- _Written request_
Exactly the lines from the line with "Recreate this object" to the line with "PIT_FLOOR = 0.1080" should be extracted, both included, with no other lines.

- _Supplied data_
--- Start ---
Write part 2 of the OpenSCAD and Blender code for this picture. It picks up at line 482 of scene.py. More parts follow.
--- End ---
--- Start ---
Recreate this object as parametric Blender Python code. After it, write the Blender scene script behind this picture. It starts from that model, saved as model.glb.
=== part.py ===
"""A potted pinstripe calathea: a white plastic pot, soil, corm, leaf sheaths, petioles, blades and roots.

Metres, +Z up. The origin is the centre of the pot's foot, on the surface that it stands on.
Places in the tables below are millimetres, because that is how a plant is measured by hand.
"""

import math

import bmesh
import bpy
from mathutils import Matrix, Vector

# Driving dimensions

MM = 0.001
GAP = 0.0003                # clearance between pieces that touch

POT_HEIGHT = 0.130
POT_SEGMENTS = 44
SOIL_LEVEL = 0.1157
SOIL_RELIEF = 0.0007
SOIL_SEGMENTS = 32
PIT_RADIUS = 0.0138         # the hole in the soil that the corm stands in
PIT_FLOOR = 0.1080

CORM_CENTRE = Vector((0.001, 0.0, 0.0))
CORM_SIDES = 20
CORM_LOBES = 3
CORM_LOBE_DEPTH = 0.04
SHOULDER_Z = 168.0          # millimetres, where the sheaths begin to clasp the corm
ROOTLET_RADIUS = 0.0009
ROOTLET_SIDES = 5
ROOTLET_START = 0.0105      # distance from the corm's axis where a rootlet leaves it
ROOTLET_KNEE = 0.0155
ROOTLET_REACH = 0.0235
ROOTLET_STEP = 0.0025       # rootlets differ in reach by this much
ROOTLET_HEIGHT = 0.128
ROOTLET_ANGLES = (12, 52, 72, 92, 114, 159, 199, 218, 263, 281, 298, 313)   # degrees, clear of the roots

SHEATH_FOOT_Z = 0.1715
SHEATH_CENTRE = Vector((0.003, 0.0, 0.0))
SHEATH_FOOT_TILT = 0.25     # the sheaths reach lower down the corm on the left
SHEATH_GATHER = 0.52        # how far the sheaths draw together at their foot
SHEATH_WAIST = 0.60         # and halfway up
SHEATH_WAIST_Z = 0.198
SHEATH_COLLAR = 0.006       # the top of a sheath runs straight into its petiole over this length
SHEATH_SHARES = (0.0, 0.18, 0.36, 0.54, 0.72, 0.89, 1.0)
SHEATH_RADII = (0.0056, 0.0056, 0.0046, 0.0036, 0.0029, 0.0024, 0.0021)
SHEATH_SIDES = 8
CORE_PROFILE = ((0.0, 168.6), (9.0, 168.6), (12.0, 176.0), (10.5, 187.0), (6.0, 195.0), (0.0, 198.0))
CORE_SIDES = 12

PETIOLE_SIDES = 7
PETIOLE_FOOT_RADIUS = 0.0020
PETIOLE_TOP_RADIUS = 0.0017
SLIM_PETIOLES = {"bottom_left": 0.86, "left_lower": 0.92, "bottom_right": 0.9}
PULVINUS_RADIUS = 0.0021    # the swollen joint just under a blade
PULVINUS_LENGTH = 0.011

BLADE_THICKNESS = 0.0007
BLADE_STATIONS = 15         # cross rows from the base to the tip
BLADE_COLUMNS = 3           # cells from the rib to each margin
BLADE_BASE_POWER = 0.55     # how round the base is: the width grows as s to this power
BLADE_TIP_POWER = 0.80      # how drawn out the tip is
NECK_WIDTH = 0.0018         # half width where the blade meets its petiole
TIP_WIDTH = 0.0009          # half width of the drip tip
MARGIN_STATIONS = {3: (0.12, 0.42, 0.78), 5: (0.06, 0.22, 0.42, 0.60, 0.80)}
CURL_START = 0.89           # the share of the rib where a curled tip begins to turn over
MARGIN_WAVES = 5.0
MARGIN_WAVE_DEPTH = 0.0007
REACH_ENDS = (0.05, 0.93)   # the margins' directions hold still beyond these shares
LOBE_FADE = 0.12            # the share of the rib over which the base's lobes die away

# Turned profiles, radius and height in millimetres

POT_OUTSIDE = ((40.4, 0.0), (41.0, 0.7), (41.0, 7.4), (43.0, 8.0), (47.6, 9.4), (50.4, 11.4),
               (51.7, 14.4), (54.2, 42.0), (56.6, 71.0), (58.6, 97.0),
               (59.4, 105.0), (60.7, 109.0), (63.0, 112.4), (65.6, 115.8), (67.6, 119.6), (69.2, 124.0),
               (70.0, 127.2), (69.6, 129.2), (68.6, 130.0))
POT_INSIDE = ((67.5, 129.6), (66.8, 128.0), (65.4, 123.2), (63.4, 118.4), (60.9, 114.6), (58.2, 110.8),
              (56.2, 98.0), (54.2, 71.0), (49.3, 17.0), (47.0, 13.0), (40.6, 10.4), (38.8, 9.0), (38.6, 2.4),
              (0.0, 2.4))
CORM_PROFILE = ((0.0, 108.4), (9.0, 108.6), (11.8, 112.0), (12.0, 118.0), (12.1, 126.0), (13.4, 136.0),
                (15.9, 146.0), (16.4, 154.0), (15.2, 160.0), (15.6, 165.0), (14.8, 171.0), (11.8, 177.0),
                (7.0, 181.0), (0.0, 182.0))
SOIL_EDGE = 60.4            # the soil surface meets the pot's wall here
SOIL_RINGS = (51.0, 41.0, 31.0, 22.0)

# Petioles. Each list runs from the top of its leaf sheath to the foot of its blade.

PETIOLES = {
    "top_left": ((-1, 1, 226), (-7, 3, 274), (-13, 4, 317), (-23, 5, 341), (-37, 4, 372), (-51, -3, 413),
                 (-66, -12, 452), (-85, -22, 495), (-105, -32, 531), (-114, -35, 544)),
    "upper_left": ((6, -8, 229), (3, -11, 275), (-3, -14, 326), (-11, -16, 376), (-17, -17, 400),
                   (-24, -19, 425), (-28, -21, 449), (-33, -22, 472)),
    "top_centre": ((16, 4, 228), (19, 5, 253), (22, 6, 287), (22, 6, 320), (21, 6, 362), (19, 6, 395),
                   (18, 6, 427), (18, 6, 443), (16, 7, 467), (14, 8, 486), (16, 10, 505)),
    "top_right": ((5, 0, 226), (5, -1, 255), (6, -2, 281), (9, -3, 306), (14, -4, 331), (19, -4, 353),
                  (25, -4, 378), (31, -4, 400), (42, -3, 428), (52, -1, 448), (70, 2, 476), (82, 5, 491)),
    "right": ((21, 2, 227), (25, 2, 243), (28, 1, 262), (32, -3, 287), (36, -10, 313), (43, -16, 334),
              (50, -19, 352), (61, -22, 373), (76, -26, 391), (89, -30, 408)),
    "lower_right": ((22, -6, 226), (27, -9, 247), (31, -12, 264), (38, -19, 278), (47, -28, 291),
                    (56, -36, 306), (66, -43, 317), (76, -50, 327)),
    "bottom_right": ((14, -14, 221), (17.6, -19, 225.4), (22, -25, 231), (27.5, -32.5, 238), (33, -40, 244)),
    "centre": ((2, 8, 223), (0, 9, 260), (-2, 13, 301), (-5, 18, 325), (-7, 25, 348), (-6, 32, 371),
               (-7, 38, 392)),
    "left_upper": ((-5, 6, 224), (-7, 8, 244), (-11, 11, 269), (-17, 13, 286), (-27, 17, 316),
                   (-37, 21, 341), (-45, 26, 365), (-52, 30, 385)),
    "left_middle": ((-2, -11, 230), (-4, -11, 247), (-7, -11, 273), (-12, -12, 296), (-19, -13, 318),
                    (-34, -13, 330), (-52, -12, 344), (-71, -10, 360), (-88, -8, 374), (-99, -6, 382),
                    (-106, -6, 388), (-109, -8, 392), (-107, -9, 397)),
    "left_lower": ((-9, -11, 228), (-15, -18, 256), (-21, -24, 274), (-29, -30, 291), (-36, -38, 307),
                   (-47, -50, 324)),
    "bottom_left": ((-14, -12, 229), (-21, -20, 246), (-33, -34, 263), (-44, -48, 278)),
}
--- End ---
- _Result of the exercise_
Recreate this object as parametric Blender Python code. After it, write the Blender scene script behind this picture. It starts from that model, saved as model.glb.
=== part.py ===
"""A potted pinstripe calathea: a white plastic pot, soil, corm, leaf sheaths, petioles, blades and roots.

Metres, +Z up. The origin is the centre of the pot's foot, on the surface that it stands on.
Places in the tables below are millimetres, because that is how a plant is measured by hand.
"""

import math

import bmesh
import bpy
from mathutils import Matrix, Vector

# Driving dimensions

MM = 0.001
GAP = 0.0003                # clearance between pieces that touch

POT_HEIGHT = 0.130
POT_SEGMENTS = 44
SOIL_LEVEL = 0.1157
SOIL_RELIEF = 0.0007
SOIL_SEGMENTS = 32
PIT_RADIUS = 0.0138         # the hole in the soil that the corm stands in
PIT_FLOOR = 0.1080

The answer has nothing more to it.